### AIM OF THE EXERCISE:
Everything from the first line to the line containing "corner_r = 4; // [3:0.5:6]" is to be repeated exactly; nothing past it.

### GIVEN INFORMATION:

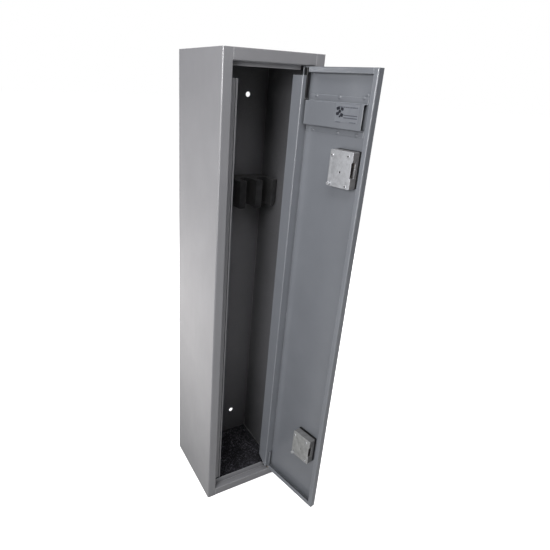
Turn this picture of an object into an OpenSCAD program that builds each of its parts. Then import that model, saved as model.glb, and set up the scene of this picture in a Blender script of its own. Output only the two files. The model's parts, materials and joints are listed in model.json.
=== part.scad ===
// Tall narrow steel gun cabinet with a full-height door, two seven-lever locks,
// a foam barrel rest and a carpeted base.
// Origin: centre of the underside of the base. Front faces -Y, +Z is up.
// Inside the modules the cabinet runs 0..cab_w in X, 0..cab_d in Y; the door
// parts are drawn in the closed position and swung open about the hinge pins.

/* [Cabinet] */
// Outside width
cab_w = 270; // [266:1:300]
// Outside depth
cab_d = 250; // [230:1:300]
// Outside height
cab_h = 1300; // [1280:5:1500]
// Steel sheet thickness
sheet = 2; // [1.5:0.1:2.5]
// Outside radius of the upright front corners
corner_r = 4; // [3:0.5:6]

/* [Front frame] */
// Width of the frame face around the door
frame_face = 26; // [24:1:30]
// Depth of the recess that the door closes into
frame_return = 20; // [20:0.5:24]
// Outside radius of the frame's inner edge
frame_edge_r = 3; // [2.6:0.1:3.5]
// Height of the bottom stop lip, above the frame opening
bottom_lip = 18; // [14:1:20]
// Height of the top stop lip, below the frame opening
top_lip = 9.5; // [7:0.5:12]
// Where both stop lips end, measured from the left side
lip_end_x = 216; // [205:1:216]

/* [Lock keep strip] */
// Bottom end of the keep strip
keep_z0 = 50; // [48:1:80]
// Top end of the keep strip
keep_z1 = 1239; // [1150:1:1240]
// Width of the keep strip, from the frame return to its nose
keep_w = 26; // [24:0.5:26]

/* [Door] */
// Angle that the door stands open at rest, 0 is shut
door_open = 101.5; // [0:0.5:108]
// Gap between door and frame on the lock side
door_gap = 2; // [1.5:0.5:3]
// Depth of the folded door tray
door_depth = 19.5; // [18:0.5:19.5]
// Width of the door's turned-in lips
door_lip = 11.5; // [9:0.5:13]
// Outside radius of the door's folds
door_r = 3; // [2.6:0.1:3.5]
// Depth of the fold along the hinge edge
hinge_fold = 15; // [11:1:16]

/* [Hinges] */
// Distance of the hinge pins from the right side
hinge_in_x = 40; // [39:0.5:40]
// Distance of the hinge pins behind the front face
hinge_in_y = 10; // [9.5:0.5:10.5]
// Hinge pin diameter
pin_d = 8; // [6:0.5:8]
// Running clearance on the hinge pin radius
pin_gap = 0.05; // [0.03:0.01:0.1]
// Outside diameter of the hinge tubes
tube_d = 11; // [10:0.5:11]

/* [Anti-pry bar] */
// Width of the hook flange
bar_flange = 33; // [26:1:33]
// Distance of the flange's inner face from the door's front face
bar_depth = 29; // [27:0.5:31]
// Bottom end of the bar
bar_z0 = 40; // [40:1:60]
// Top end of the bar
bar_z1 = 1253; // [1235:1:1255]

/* [Door stiffener] */
// Lower edge of the hat section
hat_z = 1144.5; // [1112:0.5:1150]
// Height of the hat section
hat_h = 55.5; // [40:0.5:60]
// Depth of the hat section from the door skin
hat_d = 15; // [8:0.5:16]
// Width of each weld flange
hat_flange = 14; // [10:0.5:16]
// Sheet thickness of the hat section
hat_sheet = 1.2; // [1:0.1:2]

/* [Locks] */
// Lock case width
lock_w = 63.5; // [62:0.5:66]
// Lock case height
lock_h = 83; // [81:0.5:88]
// Lock cover face, measured from the door's front face
lock_top = 31; // [31:0.5:33]
// Bottom of the upper lock
upper_lock_z = 1018; // [960:1:1025]
// Bottom of the lower lock
lower_lock_z = 190; // [160:1:260]
// Left side of the upper lock case
upper_lock_x = 52; // [52:0.5:54]
// Left side of the lower lock case
lower_lock_x = 56; // [52:0.5:56]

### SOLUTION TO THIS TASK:
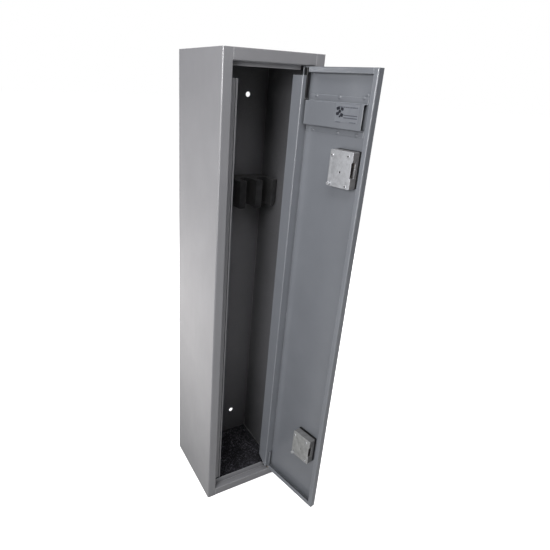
Turn this picture of an object into an OpenSCAD program that builds each of its parts. Then import that model, saved as model.glb, and set up the scene of this picture in a Blender script of its own. Output only the two files. The model's parts, materials and joints are listed in model.json.
=== part.scad ===
// Tall narrow steel gun cabinet with a full-height door, two seven-lever locks,
// a foam barrel rest and a carpeted base.
// Origin: centre of the underside of the base. Front faces -Y, +Z is up.
// Inside the modules the cabinet runs 0..cab_w in X, 0..cab_d in Y; the door
// parts are drawn in the closed position and swung open about the hinge pins.

/* [Cabinet] */
// Outside width
cab_w = 270; // [266:1:300]
// Outside depth
cab_d = 250; // [230:1:300]
// Outside height
cab_h = 1300; // [1280:5:1500]
// Steel sheet thickness
sheet = 2; // [1.5:0.1:2.5]
// Outside radius of the upright front corners
corner_r = 4; // [3:0.5:6]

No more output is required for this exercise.